Avoiding Buyer's Remorse

In tomorrow morning's WaPo, columnist David Ignatius, who has been laudatory of Barack Obama, answers a challenge to take a more critical look than he previously has of the Democratic frontrunner:

What Obama would actually do as president remains a mystery in too many areas. Before he completes what increasingly looks like a march to the Democratic nomination, Obama needs to clarify more clearly what lies behind the beguiling banner marked "change" ....

Like all the major candidates, he has a Web site brimming with plans and proposals. But it has been hard to tell how these different strands come together ....

I'm still puzzled about where to locate Obama on this policy map. Until the past few weeks, I would have put him somewhere between "New Democrat" and "technocrat." But as he reaches for votes in big industrial states, Obama has been sounding more like [John] Edwards.

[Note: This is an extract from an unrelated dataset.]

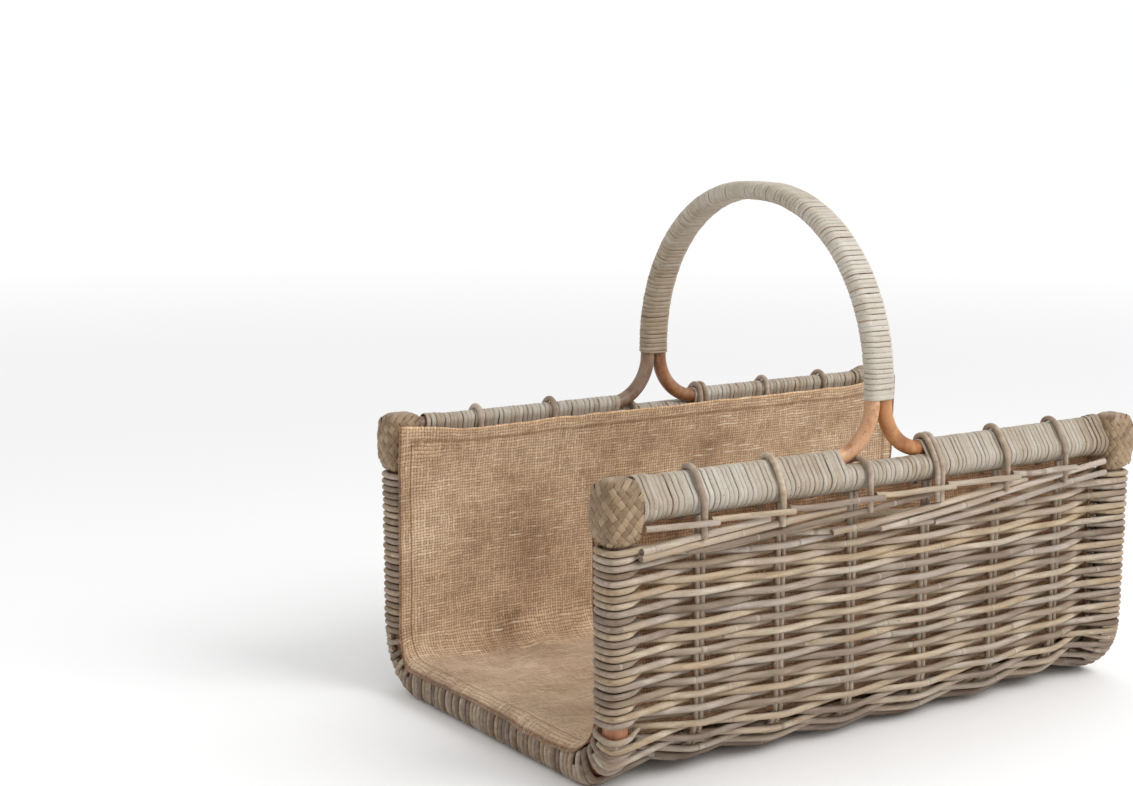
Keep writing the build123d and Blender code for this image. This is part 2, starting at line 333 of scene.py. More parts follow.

Ignatius spends time going over the Edwardsian domestic programs that Senator Obama has started proposing without lining out how they could be afforded. He also takes up the question of whether Senator Obama is creating unrealistic expectations on a withdrawal from Iraq.

This is really worth a read with Barack Obama's momentum, and it is good to see someone who is high on him also do some candidate-critical soul-searching. The Democratic primary season should not be a coronation. It should be a tool for finding chinks in the candidates' armor that need to be more tightly closed before the general election gets here.